Les agriculteurs équipés d’une unité de biométhanisation cherchent d’abord à valoriser la chaleur localement : pour chauffer leur logement et réduire leur facture énergétique. Les débouchés supplémentaires sont plus limités, sauf en cas d’activités complémentaires comme le maraîchage.
À la ferme bio de Champignol à Surice, l’excédent de chaleur chauffe des serres pour la production de légumes vendus en circuit court. Pour l’été, Dimitri Burniaux a conçu un système permettant de sécher foin et céréales plus efficacement. À Vierves-sur-Viroin, la ferme de la Roche Madou utilise sa cogénération de 160 kWé pour sécher du bois et produit également du BioCNG à partir du biogaz, destiné aux habitants proches.Notons qu’avec une telle installation, une ferme devient autonome énergétiquement, et même exportateur nette d’énergie. Le métier d’agriculteur se diversifie.

Les réseaux de chaleur

Un réseau de chaleur transporte de l’eau chaude sous pression, via des conduites enterrées, depuis une ou plusieurs sources vers des consommateurs. Son atout majeur : pouvoir combiner plusieurs énergies renouvelables comme la biomasse, le biogaz ou la géothermie.

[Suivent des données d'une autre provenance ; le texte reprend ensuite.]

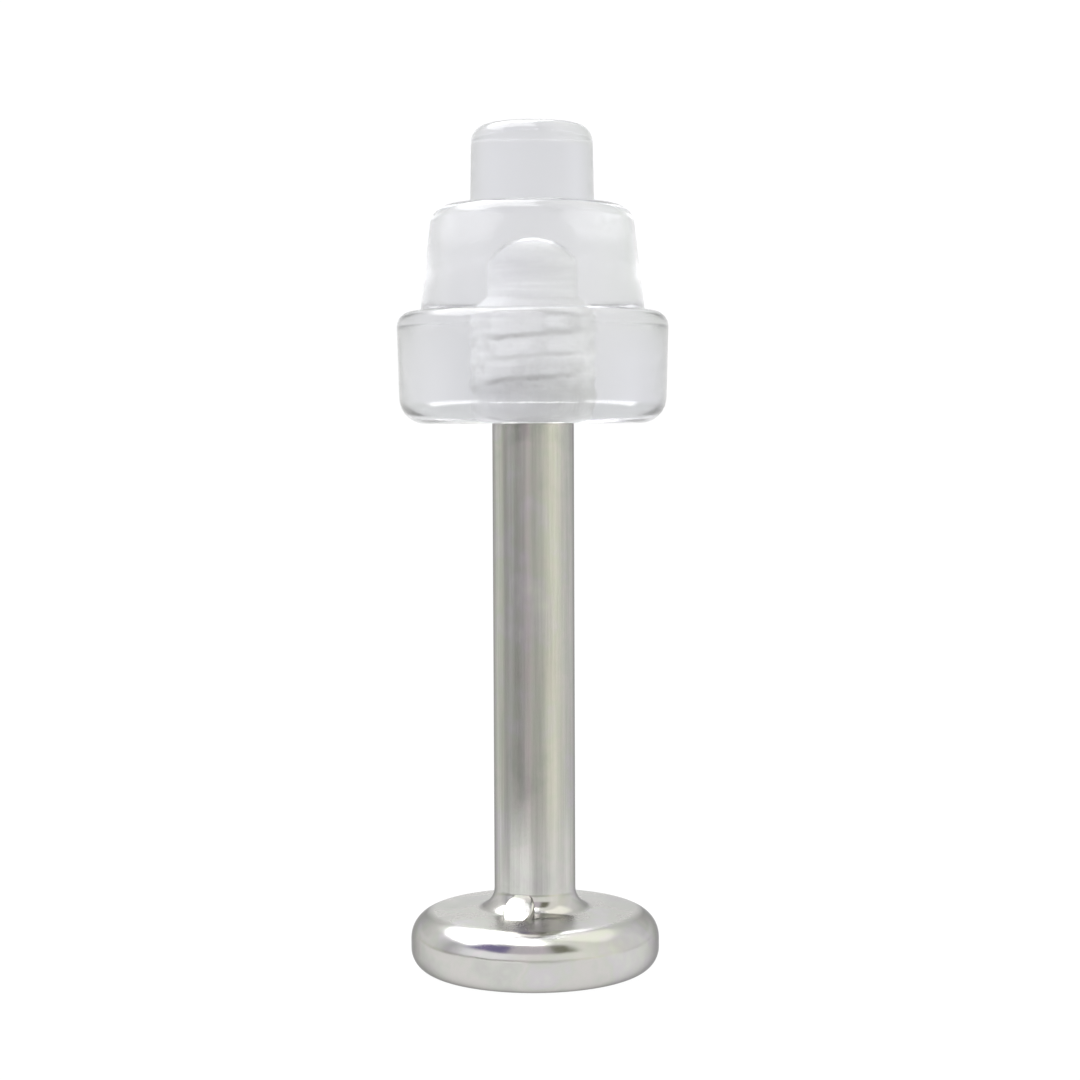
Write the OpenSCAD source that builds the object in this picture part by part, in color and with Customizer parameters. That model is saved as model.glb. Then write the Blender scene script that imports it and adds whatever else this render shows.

À la ferme de Champignol, deux cogénérations alimentent un réseau local desservant 10 maisons et 9 appartements. Chaque maison est raccordée par un échangeur de chaleur, et la vente de chaleur est mesurée grâce à des calorimètres permettant un relevé annuel de la consommation. Un chauffage central reste toutefois nécessaire, et l’agriculteur assure la gestion du réseau.

Le dimensionnement est complexe : la ferme consomme plus de chaleur en hiver, ce qui limite la quantité de chaleur à la revente. À l’inverse, un système trop grand générerait un surplus non valorisable en été. L’équilibre entre production et besoins est donc crucial.

Un réseau de chaleur efficace repose sur une forte densité de consommateurs proches, idéalement variés : entreprises, piscines publiques, hôpitaux ou maisons de retraite, etc.

La cogénération produit une chaleur à 70-90°C, qui est donc adaptée aux usages résidentiels et tertiaires (chauffage et ECS), surtout en cas d’absence de rénovation vers des systèmes à basse température (30-50°C).

Une législation plus sévère ?

La législation wallonne encadrant les réseaux de chaleur est définie dans le décret du 15 octobre 2020 et un arrêté du gouvernement du 07 juillet 2022. Ces textes organisent le marché de l’énergie thermique en définissant les rôles du producteur, du fournisseur, du gestionnaire de réseau et du consommateur.

Un changement majeur introduit par cette législation est l’obligation pour les gestionnaires de réseaux de rapporter à l’administration wallonne des données sur la consommation, la puissance et les pertes thermiques. Une charge supplémentaire donc pour les petits opérateurs de réseaux de chaleur. Les fournisseurs et opérateurs doivent aussi obtenir une licence, impliquant des exigences financières et des références d’expérience. Toutefois, les « réseaux de proximité » échappent en partie à ces obligations, contrairement aux réseaux collectifs ou urbains.

Réseau de biogaz

Que faire lorsqu’un consommateur potentiel se situe trop loin de l’usine de biométhanisation ? Mettre en place un réseau de chaleur utilisant des conduites isolées qui transporteront de l’eau à une certaine température sera très coûteux.

Le réseau de biogaz offre une bonne alternative dans ce cas-ci. Contrairement au réseau de chaleur, dans un réseau de gaz il n’y a pas de perte d’énergie thermique, il faut juste vaincre les pertes de charge des frottements de la conduite. Le biogaz est transporté quasiment à pression atmosphérique du site de production vers le site de consommation, il n’y a donc pratiquement pas de coût à l’épuration et à mise en pression du gaz.

L’unité de biométhanisation « Biométha » située à Messancy, dans la province du Luxembourg, alimente ainsi directement en biogaz l’hôtel Van der Valk situé à proximité. L’hôtel possède sa propre cogénération (499 kW électrique) et produit ainsi l’eau chaude nécessaire pour alimenter près de 180 chambres. L’unité est alimentée par 40 fermes de la région, permettant de mutualiser les coûts entre agriculteurs.

Cet hôtel a accueilli la première visite du tour de la biométhanisation de 2025 organisé par Valbiom.